Top: Transitions for 528 pairs of 10:1 μm In bumps in series showing T_c at low bias elevated above that of bulk In. Bias current is indicated on the legend. The measured trend of I_bias versus T_o predicts that sufficient I_c is achieved at lower temperatures. Bottom: A gradual transition from superconducting to normal was observed in the bump-bonded chips. To estimate the average normal resistance per indium bump, we select the resistance at 7 K to find the normal resistance of the indium prior to the MoN transition at 8 K (Color figure online)

Table 1.

We report the T_c (at the resistive midpoint) and T_o (onset of superconductivity, 100% of bumps transitioned) at 3-mA excitation and estimate the normal state resistance per bump pair R_n for several assemblies

Bump thicknesses (μm)	MoN; In sample cleans	Tc; To @ 3 mA(K)	Rn @<8 K (mΩ)
1:10	800 V; DPST	3.40; 3.14	0.59
10:10	250 V; RIE	3.44; 3.43	0.13
	800 V; DPST	3.45; 3.43	0.084

The observed transition widths indicate that all the bumps become superconducting, with comparable critical currents; however, the bumps’ transitions do not occur simultaneously. We observe broadening in the critical current of the 10:1 chip, as indicated by a lower T_o than in the 10:10 chips. With the 1 μm bumps, their smaller In volume experiences less flow during bumping. This reduces the cross section of the bump-to-bump interface and extrusion of the In into its mating bump, as compared to the 10:10-μm bump pairs. The full transitions show fluctuations in conductivity between 4 and 8 K, above the indium transition but below the MoN transition. The decrease in resistance at these intermediate temperatures suggests that an S–S′–S link is formed by the MoN:In. Since the In bump pairs have a low normal state resistance, the link is expected to have high critical current [7].
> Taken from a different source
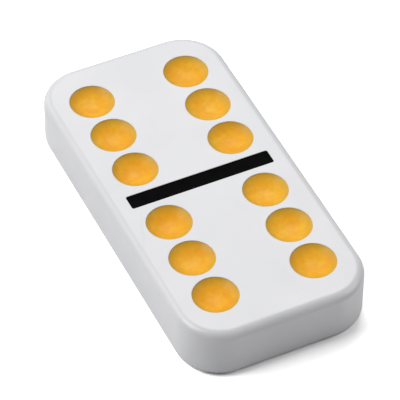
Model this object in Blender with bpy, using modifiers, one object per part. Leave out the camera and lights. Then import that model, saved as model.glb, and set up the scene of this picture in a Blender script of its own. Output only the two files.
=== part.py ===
"""Double-six domino tile: a moulded blank with enamel set in its dimples and its groove.

The tile lies on its back. The origin is the centre of its underside, +Z is up through the marked
face, +Y runs along the tile and +X across it. Lengths are metres.
"""

import math

import bmesh
import bpy

MM = 0.001

# Blank
TILE_LENGTH = 50.0 * MM
TILE_WIDTH = 24.8 * MM
TILE_THICKNESS = 7.5 * MM
CORNER_RADIUS = 5.8 * MM  # the four upright corners
EDGE_RADIUS = 1.2 * MM  # the rims of the face and of the underside
CORNER_SEGMENTS = 10
EDGE_SEGMENTS = 4

# Pips: each half holds two columns of three on a square pitch
PIP_PITCH = 6.6 * MM
HALF_CENTRE = 11.6 * MM  # from the middle of the tile to the middle of a half
PIP_RADIUS = 2.9 * MM
DIMPLE_WALL = 0.2 * MM  # the short upright wall under the rim of a dimple
DIMPLE_DEPTH = 1.3 * MM
ENAMEL_RIM_DROP = 0.05 * MM  # from the face down to the enamel at the rim
ENAMEL_DISH_DEPTH = 1.0 * MM  # from the face down to the enamel at the middle
PIP_SEGMENTS = 24
BOWL_STEPS = 4

# Dividing bar
DIVIDER_LENGTH = 19.5 * MM
DIVIDER_WIDTH = 2.2 * MM
DIVIDER_DEPTH = 0.6 * MM
DIVIDER_CORNER = 0.25 * MM
DIVIDER_DROP = 0.12 * MM  # from the face down to the top of the enamel
DIVIDER_CORNER_SEGMENTS = 3

# The small space left between the enamel and the recess that holds it
GAP = 0.03 * MM
CUTTER_TOP = 1.0 * MM  # how far a cutter stands above the face
WELD_DISTANCE = 0.001 * MM
SHARP_ANGLE = math.radians(30.0)  # edges that turn by more than this look sharp

COLUMNS = {"left": -1.0, "right": 1.0}
ROWS = {"inner": -1.0, "middle": 0.0, "outer": 1.0}
HALVES = {"upper": 1.0, "lower": -1.0}


def clear_scene():
    """Remove the objects that the file opens with."""
    for item in list(bpy.data.objects):
        bpy.data.objects.remove(item, do_unlink=True)


def make_collection(name):
    """Return a new collection linked to the scene."""
    collection = bpy.data.collections.new(name)
    bpy.context.scene.collection.children.link(collection)
    return collection


def make_material(name, colour, roughness):
    """Return a Principled BSDF material with a plain colour."""
    material = bpy.data.materials.new(name)
    material.use_nodes = True
    shader = material.node_tree.nodes["Principled BSDF"]
    shader.inputs["Base Color"].default_value = (*colour, 1.0)
    shader.inputs["Roughness"].default_value = roughness
    shader.inputs["Metallic"].default_value = 0.0
    material.diffuse_color = (*colour, 1.0)
    return material


def link_object(name, mesh, collection, location):
    """Return a new object that shows a mesh at a location."""
    item = bpy.data.objects.new(name, mesh)
    item.location = location
    collection.objects.link(item)
    return item


def mark_cutter(item):
    """Keep an object out of renders and show it as wire only."""
    item.hide_render = True
    item.display_type = "WIRE"


def rounded_block(name, size, corner_radius, segments):
    """Return a box mesh of full size (x, y, z) about its centre, with its upright edges rounded."""
    shape = bmesh.new()
    bmesh.ops.create_cube(shape, size=1.0)
    bmesh.ops.scale(shape, vec=size, verts=shape.verts)
    upright = [
        edge
        for edge in shape.edges
        if abs(edge.verts[0].co.z - edge.verts[1].co.z) > size[2] / 2.0
    ]
    bmesh.ops.bevel(
        shape,
        geom=upright,
        offset=corner_radius,
        segments=segments,
        profile=0.5,
        affect="EDGES",
    )
    mesh = bpy.data.meshes.new(name)
    shape.to_mesh(mesh)
    shape.free()
    return mesh


def bowl_arc(radius, rim_height, floor_height):
    """Return points (x, z) down a spherical bowl, from its rim at x = radius to its floor at x = 0."""
    depth = rim_height - floor_height
    sphere = (radius**2 + depth**2) / (2.0 * depth)
    rim_angle = math.asin(radius / sphere)
    points = []
    for step in range(BOWL_STEPS + 1):
        angle = rim_angle * (1.0 - step / BOWL_STEPS)
        points.append((sphere * math.sin(angle), floor_height + sphere * (1.0 - math.cos(angle))))
    return points


def settled_mesh(item):
    """Return the mesh that an object's modifiers make, smooth but for its sharp edges."""
    evaluated = item.evaluated_get(bpy.context.evaluated_depsgraph_get())
    mesh = bpy.data.meshes.new_from_object(evaluated)
    mesh.name = item.data.name
    mesh.shade_smooth()
    mesh.set_sharp_from_angle(angle=SHARP_ANGLE)
    return mesh


def turned_mesh(name, points):
    """Return the closed round solid that points (x, z) make when they turn about Z."""
    profile = bpy.data.meshes.new(name)
    vertices = [(x, 0.0, z) for x, z in points]
    edges = [(index, index + 1) for index in range(len(points) - 1)]
    profile.from_pydata(vertices, edges, [])

    pattern = link_object(name, profile, bpy.context.scene.collection, (0.0, 0.0, 0.0))
    screw = pattern.modifiers.new("turn", "SCREW")
    screw.axis = "Z"
    screw.steps = PIP_SEGMENTS
    screw.render_steps = PIP_SEGMENTS
    screw.use_merge_vertices = True
    screw.merge_threshold = WELD_DISTANCE

    solid = settled_mesh(pattern)
    bpy.data.objects.remove(pattern, do_unlink=True)
    return solid


def dimple_profile():
    """Return the outline of a dimple's cutter, from the top of its axis down to its floor."""
    bowl = bowl_arc(PIP_RADIUS, -DIMPLE_WALL, -DIMPLE_DEPTH)
    return [(0.0, CUTTER_TOP), (PIP_RADIUS, CUTTER_TOP)] + bowl


def enamel_profile():
    """Return the outline of a pip's enamel: down its dish's rim, its wall and its rounded back."""
    radius = PIP_RADIUS - GAP
    dish = bowl_arc(radius, -ENAMEL_RIM_DROP, -ENAMEL_DISH_DEPTH)
    back = bowl_arc(radius, -DIMPLE_WALL + GAP, -DIMPLE_DEPTH + GAP)
    return dish[::-1] + back


def pip_places():
    """Yield each pip's name and its (x, y) place."""
    for half, half_sign in HALVES.items():
        for column, column_sign in COLUMNS.items():
            for row, row_step in ROWS.items():
                x = column_sign * PIP_PITCH
                y = half_sign * (HALF_CENTRE + row_step * PIP_PITCH)
                yield f"pip_{half}_{column}_{row}", x, y


def make_dimple_cutters(cutters):
    """Place one turned cutter at each pip."""
    mesh = turned_mesh("dimple_cutter", dimple_profile())
    for name, x, y in pip_places():
        cutter = link_object(f"cut_{name}", mesh, cutters, (x, y, TILE_THICKNESS))
        mark_cutter(cutter)


def make_divider_cutter(cutters):
    """Place the block that sinks the groove between the halves."""
    height = DIVIDER_DEPTH + CUTTER_TOP
    size = (DIVIDER_LENGTH, DIVIDER_WIDTH, height)
    mesh = rounded_block("divider_cutter", size, DIVIDER_CORNER, DIVIDER_CORNER_SEGMENTS)
    centre_z = TILE_THICKNESS + CUTTER_TOP - height / 2.0
    cutter = link_object("cut_divider", mesh, cutters, (0.0, 0.0, centre_z))
    mark_cutter(cutter)


def make_tile_body(tile, cutters):
    """Make the blank: a rounded block with the dimples and the groove sunk in its face."""
    size = (TILE_WIDTH, TILE_LENGTH, TILE_THICKNESS)
    mesh = rounded_block("tile_body", size, CORNER_RADIUS, CORNER_SEGMENTS)
    body = link_object("tile_body", mesh, tile, (0.0, 0.0, TILE_THICKNESS / 2.0))

    rims = body.modifiers.new("round_rims", "BEVEL")
    rims.limit_method = "ANGLE"
    rims.angle_limit = math.radians(60.0)
    rims.width = EDGE_RADIUS
    rims.segments = EDGE_SEGMENTS

    recesses = body.modifiers.new("recesses", "BOOLEAN")
    recesses.operation = "DIFFERENCE"
    recesses.operand_type = "COLLECTION"
    recesses.collection = cutters
    recesses.solver = "EXACT"

    body.data = settled_mesh(body)
    body.modifiers.clear()
    body.data.materials.append(make_material("white_moulding", (0.84, 0.85, 0.88), 0.22))

    shading = body.modifiers.new("even_shading", "WEIGHTED_NORMAL")
    shading.keep_sharp = True


def make_pips(tile):
    """Make the enamel of every pip."""
    mesh = turned_mesh("pip_enamel", enamel_profile())
    mesh.materials.append(make_material("yellow_enamel", (0.82, 0.43, 0.04), 0.2))
    for name, x, y in pip_places():
        link_object(name, mesh, tile, (x, y, TILE_THICKNESS))


def make_divider_fill(tile):
    """Make the bar of enamel that lies in the groove."""
    size = (
        DIVIDER_LENGTH - 2.0 * GAP,
        DIVIDER_WIDTH - 2.0 * GAP,
        DIVIDER_DEPTH - DIVIDER_DROP - GAP,
    )
    mesh = rounded_block("divider_fill", size, DIVIDER_CORNER - GAP, DIVIDER_CORNER_SEGMENTS)
    mesh.materials.append(make_material("black_enamel", (0.01, 0.01, 0.012), 0.25))
    centre_z = TILE_THICKNESS - DIVIDER_DROP - size[2] / 2.0
    link_object("divider_fill", mesh, tile, (0.0, 0.0, centre_z))


def main():
    """Model the tile."""
    clear_scene()
    tile = make_collection("domino_tile")
    cutters = make_collection("cutters")
    make_dimple_cutters(cutters)
    make_divider_cutter(cutters)
    make_tile_body(tile, cutters)
    make_pips(tile)
    make_divider_fill(tile)


main()
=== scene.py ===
"""Looks of the double-six domino tile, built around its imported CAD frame.

Every CAD node is stood for by a finer piece in the same place, within a tenth of a millimetre of its
size: the moulded blank with softened lips round its recesses, the enamel of the twelve pips and the
enamel of the dividing bar. Lengths are metres, or millimetres inside the materials.
"""

import math
import random

import bmesh
import bpy
from mathutils import Matrix, Vector, noise


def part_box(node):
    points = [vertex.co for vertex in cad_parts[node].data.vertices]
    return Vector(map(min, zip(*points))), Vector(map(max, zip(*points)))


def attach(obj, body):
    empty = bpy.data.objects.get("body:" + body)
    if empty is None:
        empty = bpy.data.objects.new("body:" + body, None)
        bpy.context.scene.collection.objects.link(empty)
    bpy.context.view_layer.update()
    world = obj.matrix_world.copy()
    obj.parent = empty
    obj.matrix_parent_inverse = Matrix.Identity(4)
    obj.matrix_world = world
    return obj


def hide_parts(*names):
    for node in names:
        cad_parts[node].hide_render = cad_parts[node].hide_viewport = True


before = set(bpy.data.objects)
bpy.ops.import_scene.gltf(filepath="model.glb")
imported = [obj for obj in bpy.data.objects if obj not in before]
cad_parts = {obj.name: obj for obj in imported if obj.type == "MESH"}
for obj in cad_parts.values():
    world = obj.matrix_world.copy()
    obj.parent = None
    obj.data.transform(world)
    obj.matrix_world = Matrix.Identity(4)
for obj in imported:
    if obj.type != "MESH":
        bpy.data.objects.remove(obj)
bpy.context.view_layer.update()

MM = 0.001

# Blank, as in the CAD model
CORNER_RADIUS = 5.8 * MM  # the four upright corners
EDGE_RADIUS = 1.2 * MM  # the rims of the face and of the underside
DIMPLE_WALL = 0.2 * MM
DIMPLE_DEPTH = 1.3 * MM
DIVIDER_DEPTH = 0.6 * MM
DIVIDER_CORNER = 0.25 * MM
GAP = 0.03 * MM  # between the enamel and its recess

# Finish that the CAD model leaves out
LIP_RADIUS = 0.06 * MM  # the softened mouth of each recess
BITE = 0.01 * MM  # how far the enamel reaches into the wall that it clings to
MENISCUS_WIDTH = 0.16 * MM  # how near its wall the enamel begins to creep up

# Enamel of a pip
DISH_DEPTH = 1.0 * MM  # from the face down to its middle
DISH_SPREAD = 0.04  # share by which that depth differs from pip to pip
RIM_DROP = 0.12 * MM  # from the face down to its edge, before it creeps up
PIP_LEAN = 0.02  # the most that a dish slopes along X or Y
PIP_CREEP = 0.02 * MM  # how far it creeps up its wall
PIP_UNEVENNESS = 0.02 * MM  # how far it lies too high or too low in patches
PIP_SWELL_LENGTH = 2.2 * MM  # size of the patches in its middle
PIP_EDGE_LENGTH = 1.1 * MM  # size of the patches at its edge
SEED_RANGE = 50.0  # size of the area of noise in which each pip's patches are picked

# Enamel of the dividing bar
DIVIDER_DROP = 0.12 * MM  # from the face down to its top, before it creeps up and sags
DIVIDER_CREEP = 0.07 * MM  # how far it creeps up its walls
DIVIDER_SAG = 0.02 * MM  # how far its middle line sags
DIVIDER_UNEVENNESS = 0.012 * MM  # how far it lies too high or too low in patches
DIVIDER_SWELL_LENGTH = 1.6 * MM  # size of the patches
DIVIDER_STRIP = 0.05 * MM  # half the width of the face that closes it along its middle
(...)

We are currently investigating how to calculate the critical current when we apply higher excitation currents to the bumped structures, as well as how to conduct measurements at those currents. In the future, we will experimentally determine the critical current at 50 mK, the operating temperature for the ATHENA X-IFU focal plane, where these structures will be deployed.